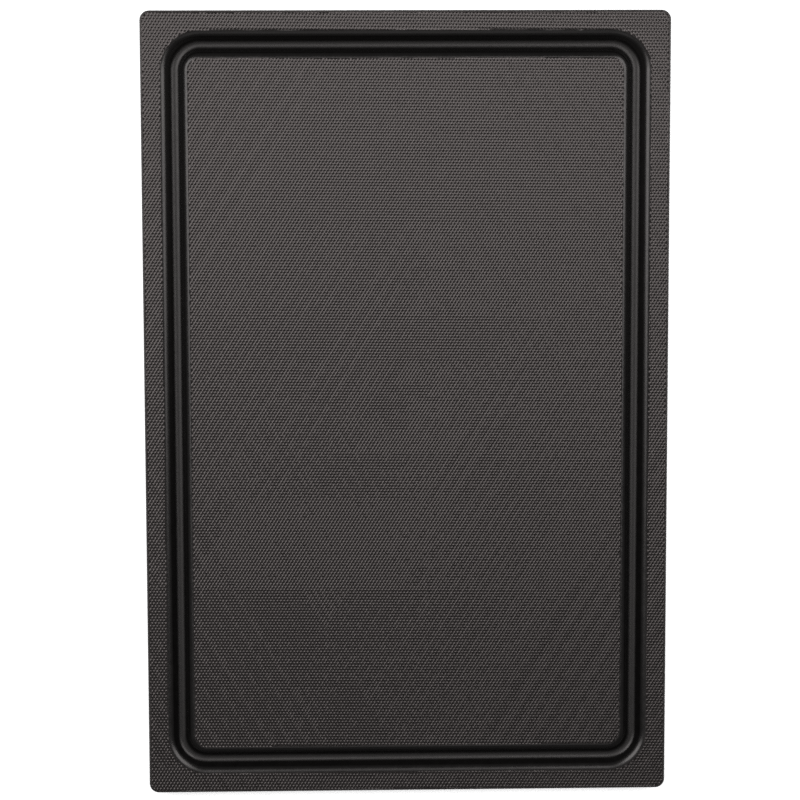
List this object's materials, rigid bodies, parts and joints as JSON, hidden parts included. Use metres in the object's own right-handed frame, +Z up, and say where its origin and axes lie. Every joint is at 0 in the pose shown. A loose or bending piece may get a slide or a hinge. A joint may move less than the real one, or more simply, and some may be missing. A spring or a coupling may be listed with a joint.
{
  "type": "cutting board",
  "caption": "Black rectangular cutting board, one slab of textured polyethylene with rounded edges and a juice groove all the way round the cutting face.",
  "frame": {"origin": "centre of the underside, on the surface that the board lies on", "axes": "+Z up out of the grooved cutting face, +Y along the long side, +X along the short side"},
  "size_m": [0.3048, 0.4572, 0.0127],
  "materials": {
    "polyethylene": "satin black, pressed grain on the faces, smooth in the groove"
  },
  "bodies": {
    "root": {"board": "polyethylene"}
  },
  "joints": []
}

═══

Copy all of the data exactly.

Exercise result:
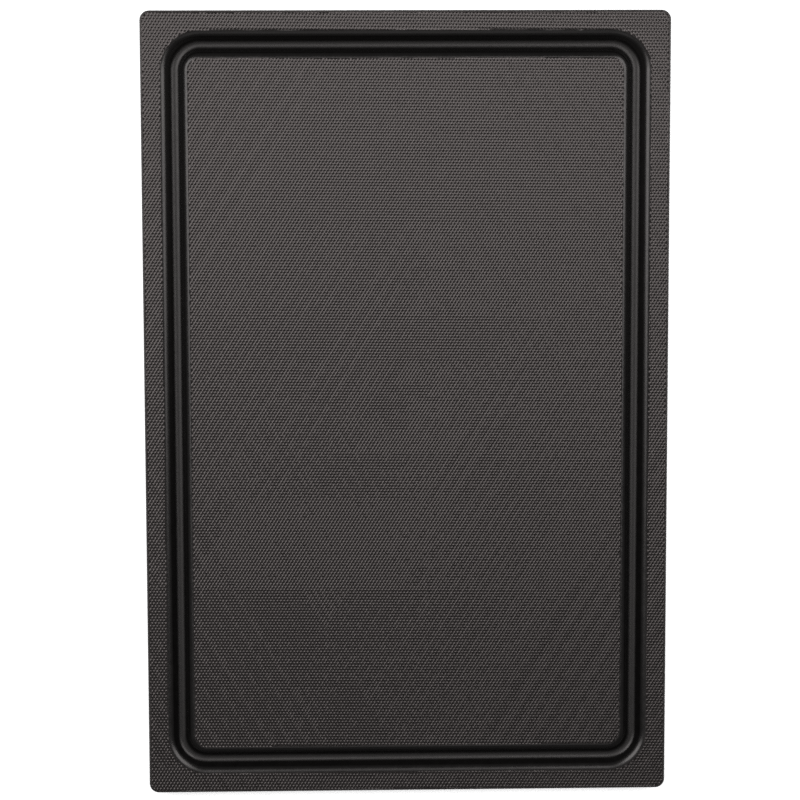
List this object's materials, rigid bodies, parts and joints as JSON, hidden parts included. Use metres in the object's own right-handed frame, +Z up, and say where its origin and axes lie. Every joint is at 0 in the pose shown. A loose or bending piece may get a slide or a hinge. A joint may move less than the real one, or more simply, and some may be missing. A spring or a coupling may be listed with a joint.
{
  "type": "cutting board",
  "caption": "Black rectangular cutting board, one slab of textured polyethylene with rounded edges and a juice groove all the way round the cutting face.",
  "frame": {"origin": "centre of the underside, on the surface that the board lies on", "axes": "+Z up out of the grooved cutting face, +Y along the long side, +X along the short side"},
  "size_m": [0.3048, 0.4572, 0.0127],
  "materials": {
    "polyethylene": "satin black, pressed grain on the faces, smooth in the groove"
  },
  "bodies": {
    "root": {"board": "polyethylene"}
  },
  "joints": []
}